2. The issue in all these appeals is as to whether duty can be demanded on empty drums, on which Modvat credit have already been utilised? The moot point which arises is as to whether empty drum is a scrap or a new product? In the show cause notice it was alleged that the appellants manufactured shell sand and shall moulds & cores falling under sub-heading 6807.00 and 8480.10 respectively of CET Act, 1985. They were availing Modvat credit in res- pect of an input viz. "resin" which are used in drums/barrels. These resins are used in the manufacture of final product. The empty drums /barrels are removed by the assessee for sale and the proportionate Modvat credit is neither reversed nor equivalent amount of duty paid at the time of removal. Therefore, the noticee was issued with notice for the relevant period demanding various amounts in the show cause notice which are ultimately confirmed and penalties imposed in terms of 4 Orders-in-Original and upheld in 4 OIAs as detailed below:

  Appeal No.      O-I-A No./dt             Duty Demand     Penalty
1437/98        177/98-25-3-1998          6,702/-         2,000/-
1438/98        160/98-23-3-1998          3,276/-         100/-
1439/98        176/98-25-3-1998          28,891/-        3,000/-
1440/98        159/98-23-3-1998          2,247/-         100/-

 

3. The learned Advocate submits that empty drums which are removed are not as a result of manufacture and not dutiable as scrap and therefore the question of reversing the Modvat credit or paying duty on such removals of empty drums does not arise. He points out that this identical issue was agitated before the Western Regional Bench in the case of Castrol India Ltd. v. CCE wherein the Tribunal upheld their similar contention and held that the empty drums which are removed after the inputs are taken out from the factory are not liable to pay duty and also Modvat credit is not required to be reversed.

4. Learned DR reiterates the Departments' views.

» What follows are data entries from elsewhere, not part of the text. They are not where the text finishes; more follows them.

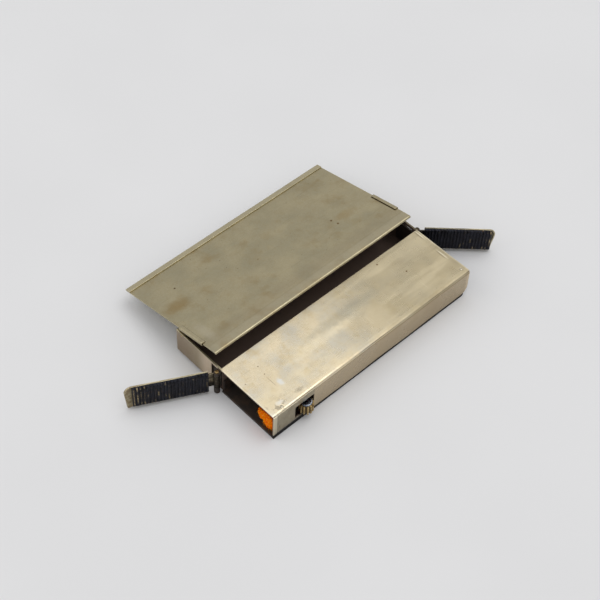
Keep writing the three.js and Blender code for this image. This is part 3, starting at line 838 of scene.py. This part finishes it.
# Wheel panel: a slotted plate with a raised strip at its left edge, a tab above and a shelf inside
def wheel_panel():
    low, high = millimetre_box("wheel_panel")
    axle = box_middle("wheel_axle")
    axle_bottom = millimetre_box("wheel_axle")[0].z
    loops = []
    for x in steps(low.x, high.x, 60):
        outer, inner = [], []
        for z in steps(low.z + PANEL_LIFT, high.z, 14):
            strip = 0.05 * (1 - smooth(PANEL_STRIP - 0.12, PANEL_STRIP + 0.05, x - low.x))
            groove = 0.09 * exp(-((x - low.x - PANEL_STRIP - 0.1) / 0.16) ** 2)
            dent = 0.12 * exp(-((x - low.x - 2.4) / 0.22) ** 2 - ((z - 4) / 1.1) ** 2)
            shift = strip - groove - dent - 0.07 + 0.03 * wobble(4, x, z, 3)
            outer.append((x, low.y - shift, z))
            inner.append((x, low.y + SHEET, z))
        loops.append(outer + inner[::-1])
    thing = lofted("wheel_panel_plate", loops)
    tab_left = box_middle("cover_rivet_left").x - TAB_WIDTH / 2
    tab = block((tab_left, low.y + 0.1, high.z - SHEET), (tab_left + TAB_WIDTH, high.y, high.z))
    shelf_top = axle_bottom + SHEET
    shelf = block((axle.x - SHELF_WIDTH / 2, low.y + 0.35, axle_bottom),
                  (axle.x + SHELF_WIDTH / 2, low.y + SHEET + SHELF_REACH, shelf_top))
    combine(thing, "UNION", tab, shelf)
    left = high.x + SEAM - SLOT_WIDTH
    bottom = shelf_top + 0.1
    top = shelf_top + SLOT_HEIGHT
    outline = rounded([
        (left, bottom + SLOT_STEP, SLOT_CORNER), (left + SLOT_STEP_RUN, bottom + SLOT_STEP),
        (left + SLOT_STEP_RUN + SLOT_STEP, bottom), (high.x + 2, bottom), (high.x + 2, top),
        (left, top, SLOT_CORNER),
    ])
    slot = [[(x, y, z) for x, z in outline] for y in (low.y - 1, low.y + SHEET + SHELF_REACH + 0.05)]
    combine(thing, "DIFFERENCE", slot, upright_rod(STUD_HOLE, axle_bottom - 1, shelf_top + 1, axle))
    round_edges(thing, 0.06)
    return dress(thing, "nickel_plate_dark", "case", "wheel_panel")


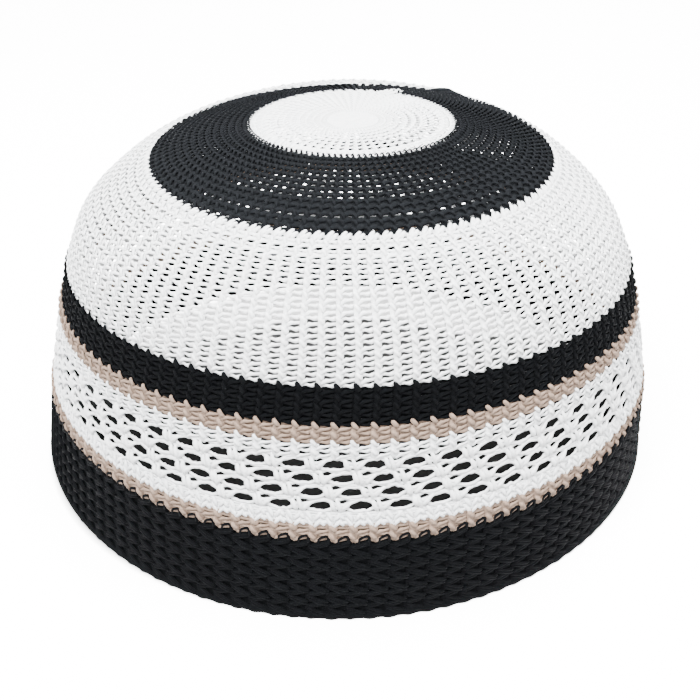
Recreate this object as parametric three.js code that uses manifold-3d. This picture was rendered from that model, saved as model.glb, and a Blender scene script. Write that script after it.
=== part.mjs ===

5. On careful consideration of the submissions, we notice that the issue in the present case is totally covered by the case law of Castrol India Ltd., wherein the WRB of Tribunal in paras 4 to 7 has held as follows :-

"4. Reference to Rule 57F(4) does not seen very relevant to us. This rule provides in Clause (2) for the nature of utilisation of credit. The departmental representative contends rightly, in our view that even when Modvat credit is not taken if product is held to be the result of manufacture, duty liable to be paid on such waste unless it is exempted. For this to take place, two conditions have to be satisfied. The first is that there has been a process of manufacture and the second is that what emerges is scrap.
5. There is no case when the appellant empties the barrels of their contents and then disposes them of because of the facts they cease to be barrels have been used once, would not fetch the same value as before. The Commissioner himself does not say that is manufacture. He says that the goods have been processed, it cannot be said that emplying the drums, a new commercially different product with a different name and number has emerged. The appellant therefore has not manufactured anything by emptying drums. The Tribunal in West Coast Industrial Gases Ltd. v. CCE has held that drums which were emptied of calcium carbide which they contained must be considered to be scrap which arises in the preparatory stage of manufacturing process. No reasoning has been given to justify this conclusion. Apart from this, the issue before the Tribunal was not one of manufacture. The issue was whether that portion of the credit which was contained in the drums (by reason of the value of drums being added to the value of the inputs) should be reversed for the reason that the drums were not used for the manufacturing process. The Tribunal's conclusion found for the appellant on this point. It is clear from paragraph 3 of the order that neither the appellant nor the department raised the issue and whether the requirement of manufacture was included. The point on which the issue was decided was one which occurred to the Tribunal. It is an alternative contention. This was a point which occurred to the Tribunal. In that case it was required for the Tribunal to place this point before both sides in order to hear the arguments and then give a reasoned conclusion. The order does not show that this was done.
6. However even if we assume that manufacture takes place it cannot be said that waste arises. In terms of the Note 6(a) to Section XVI of the Tariff the barrels would be considered to be waste if terms of wear and tear they were no longer usable as barrels. There is no finding that this is the case. It is difficult on the face of it to accept that a barrel or drum ceases to be barrel as such only because it has been so used once and this is to ensure that the barrels were not and or could not, be so used again.
7. On both grounds therefore the appeal succeeds is ordered and impugned order set aside. Consequential relief."

4. On a reading of the above ruling, we notice that the issue is totally covered and in terms of the said judgment duty on the empty drums removed from the factory is not required to be paid and hence appellants are entitled to succeed in these appeals and we allow the appeals by setting aside the impugned orders and following the ratio of the above judgment.